One of the biggest misconceptions in financial services is that innovation is purely technological. In reality, the most successful financial institutions understand that technology must be combined with trust, expertise, and human judgment.
Cross-border finance is inherently complex because every transaction exists within a wider context. Currency exposure, tax considerations, liquidity requirements, regulatory obligations, and commercial objectives all intersect. Businesses need partners who understand not only how money moves, but why it moves and what strategic outcomes it is intended to achieve.
This is where the future of financial services is heading.
At Valletta Credit Finance Corporation, we believe that cross-border finance should be viewed as an enabler of growth rather than an administrative burden. Internationally active businesses require more than payment processing. They need financial ecosystems designed around global mobility, multi-currency flexibility, and personalised support.

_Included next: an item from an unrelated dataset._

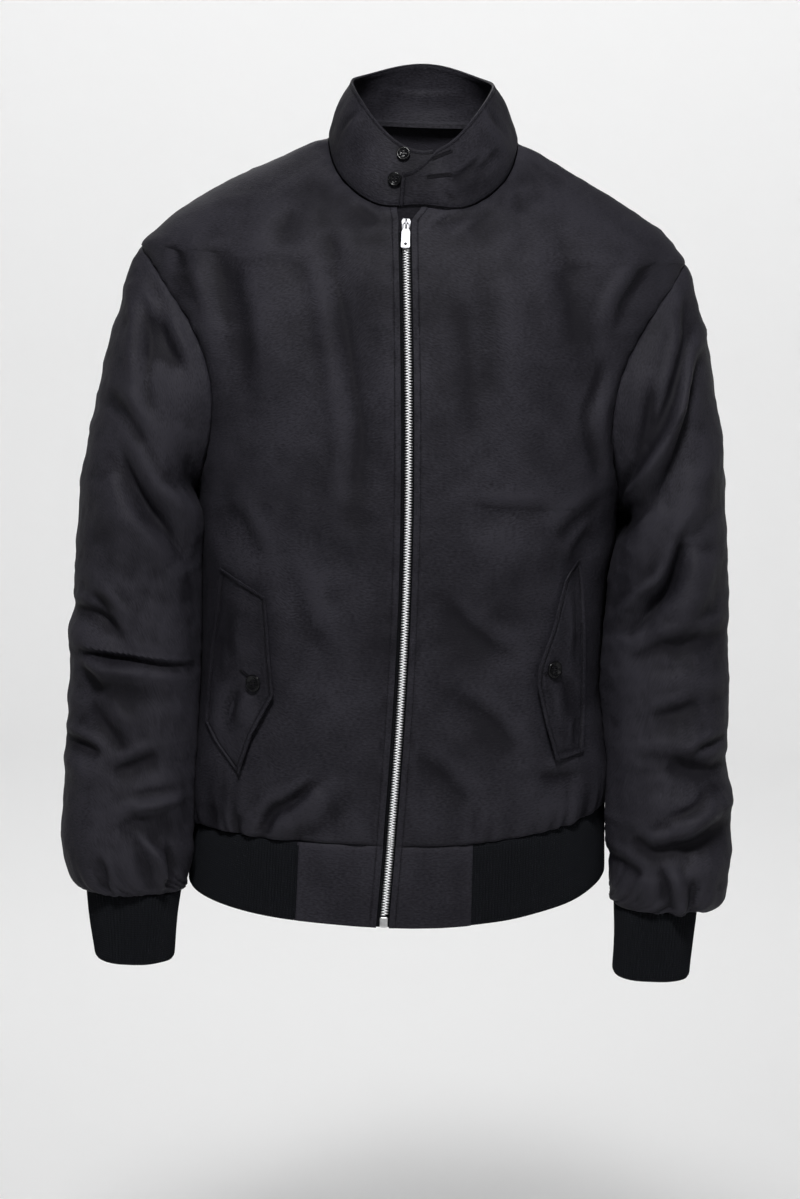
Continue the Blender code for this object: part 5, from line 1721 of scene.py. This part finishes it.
def box_shells():
    """The box at the zip's foot: a rounded block."""
    half, tall, corner = 0.0036, 0.0047, 0.0010
    outline = mirrored([(half, -tall + corner), (half, tall - corner), (half - corner, tall)])
    outline += [(-half + corner, -tall), (half - corner, -tall)]
    return [(plate(spread(outline), (0.0, 0.0), 0.0, -0.0010, 0.0014, 0.0010), True, False)]


def tape_end_shells():
    """The film that stiffens the tapes' ends behind the box: a thin plate as wide as both."""
    half, tall = TAPE_HALF - 0.0002, 0.0060
    outline = [(half, tall), (-half, tall), (-half, -tall), (half, -tall)]
    return [(plate(spread(outline), (0.0, 0.0), 0.0, 0.0020, 0.0028, 0.0002), True, False)]


def sew_button(context, name, size, at, facing):
    """Adds a button standing on a point of the cloth, and returns its threads' placements."""
    radius, thick = size
    at = at + facing * (thick * 0.5 + BUTTON_LIFT)
    attach(button_mesh(name + "_resin", radius, thick, at, facing, material(context, "resin")), "button",
           name)
    return thread_frames(at, facing, radius)


class JACKET_OT_buttons(bpy.types.Operator):
    """Adds the pocket and collar buttons, sewn on"""
    bl_idname = "jacket.buttons"
    bl_label = "Buttons"

    def execute(self, context):
        frames = []
        for side_name, (x, level) in POCKET_BUTTON_AT.items():
            grid, normal = flap_surface(side_name)
            near = np.argmin(np.hypot(grid[..., 0] - x, grid[..., 2] - level))
            at, facing = grid.reshape(-1, 3)[near], normal.reshape(-1, 3)[near]
            frames.append(sew_button(context, "pocket_button_" + side_name, POCKET_BUTTON, at, facing))
        for key, (x, share) in COLLAR_BUTTON_AT.items():
            at, facing = collar_point(float(np.arcsin(x / 0.078)), share)
            frames.append(sew_button(context, "collar_button_" + key, COLLAR_BUTTON, at, facing))
        add_stitches(context, "button_threads", frames)
        return {"FINISHED"}


def floor_sweep(floor):
    """The floor and its wall: a profile turned about the upright axis, flat from the middle out,
    then a quarter circle of one metre's radius, then straight up."""
    bend = np.linspace(0, pi / 2, 17)[1:]
    flat = np.linspace(0, BEND_START, 14)
    reach = np.concatenate((flat, BEND_START + np.sin(bend), [BEND_START + 1.0]))
    height = np.concatenate((0 * flat, 1 - np.cos(bend), [WALL_HIGH])) + floor
    turn = np.linspace(0, 2 * pi, 97)[:-1, None]
    points = np.stack([reach * np.cos(turn), reach * np.sin(turn), height + 0 * turn], -1)
    mesh = new_mesh("floor_sweep", points, corners(numbered(*points.shape[:2], rows_close=True)))
    rework(mesh, join=1e-5, turn_out=False)
    mesh.shade_smooth()
    return mesh


class JACKET_OT_stage(bpy.types.Operator):
    """Adds the floor sweep, the lights and the camera"""
    bl_idname = "jacket.stage"
    bl_label = "Stage"

    def execute(self, context):
        view, scene = context.scene.jacket_stage, context.scene
        add_object("floor_sweep", floor_sweep(view.floor), material(context, "stage"))
        for name, place, target, size, power in LAMPS:
            lamp = bpy.data.lights.new(name, "AREA")
            lamp.shape = "RECTANGLE"
            lamp.size, lamp.size_y = size
            lamp.energy = power * view.light
            holder = bpy.data.objects.new(name, lamp)
            holder.location = place
            holder.rotation_euler = (Vector(target) - Vector(place)).to_track_quat("-Z", "Y").to_euler()
            scene.collection.objects.link(holder)
        scene.world = bpy.data.worlds.new("studio_air")
        scene.world.use_nodes = True
        air = scene.world.node_tree.nodes["Background"]
        air.inputs["Color"].default_value = linear("#f4f4f6")
        air.inputs["Strength"].default_value = WORLD
        scene.view_settings.view_transform = "Standard"
        lens = bpy.data.cameras.new("view")
        lens.sensor_fit = "VERTICAL"
        lens.sensor_height = 36.0
        lens.lens = view.lens
        camera = bpy.data.objects.new("view", lens)
        tilt = Matrix.Rotation(pi / 2 - view.pitch, 4, "X") @ Matrix.Rotation(view.roll, 4, "Z")
        camera.matrix_world = Matrix.Translation((view.centre[0], -view.distance, view.centre[1])) @ tilt
        scene.collection.objects.link(camera)
        scene.camera = camera
        return {"FINISHED"}


class JACKET_PT_panel(bpy.types.Panel):
    """Lists the jacket's steps and settings"""
    bl_label = "Harrington jacket"
    bl_idname = "JACKET_PT_panel"
    bl_space_type = "VIEW_3D"
    bl_region_type = "UI"
    bl_category = "Jacket"

    def draw(self, context):
        for step in STEPS:
            self.layout.operator(step.bl_idname)
        for group in (context.scene.jacket_colours, context.scene.jacket_stage):
            for key in group.__annotations__:
                self.layout.prop(group, key)


STEPS = (JACKET_OT_body, JACKET_OT_sleeves, JACKET_OT_collar, JACKET_OT_bands, JACKET_OT_flaps,
         JACKET_OT_zip, JACKET_OT_buttons, JACKET_OT_stage)
CLASSES = (JacketColours, JacketStage, *STEPS, JACKET_PT_panel)


def register():
    """Registers the classes and the two groups of settings."""
    for item in CLASSES:
        bpy.utils.register_class(item)
    bpy.types.Scene.jacket_colours = PointerProperty(type=JacketColours)
    bpy.types.Scene.jacket_stage = PointerProperty(type=JacketStage)


def unregister():
    """Takes back what register did."""
    del bpy.types.Scene.jacket_colours
    del bpy.types.Scene.jacket_stage
    for item in reversed(CLASSES):
        bpy.utils.unregister_class(item)


def main():
    """Builds the jacket and its stage."""
    register()
    for step in STEPS:
        group, name = step.bl_idname.split(".")
        getattr(getattr(bpy.ops, group), name)()


if __name__ == "__main__":
    main()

As international commerce continues to evolve, the distinction between domestic and international business will increasingly disappear. Every ambitious business will become, in some form, a cross-border business. Those that build the right financial infrastructure today will be best positioned to compete tomorrow.
The rise of cross-border finance is therefore not simply a banking trend. It is a reflection of a much deeper transformation taking place across the global economy. Capital, talent, ideas, and commerce are becoming more mobile than at any point in history. Financial services must evolve accordingly.
The future belongs to businesses that can think globally, operate confidently across borders, and move capital with the same ease that they move information. Cross-border finance is no longer a specialist capability. It is rapidly becoming a prerequisite for growth.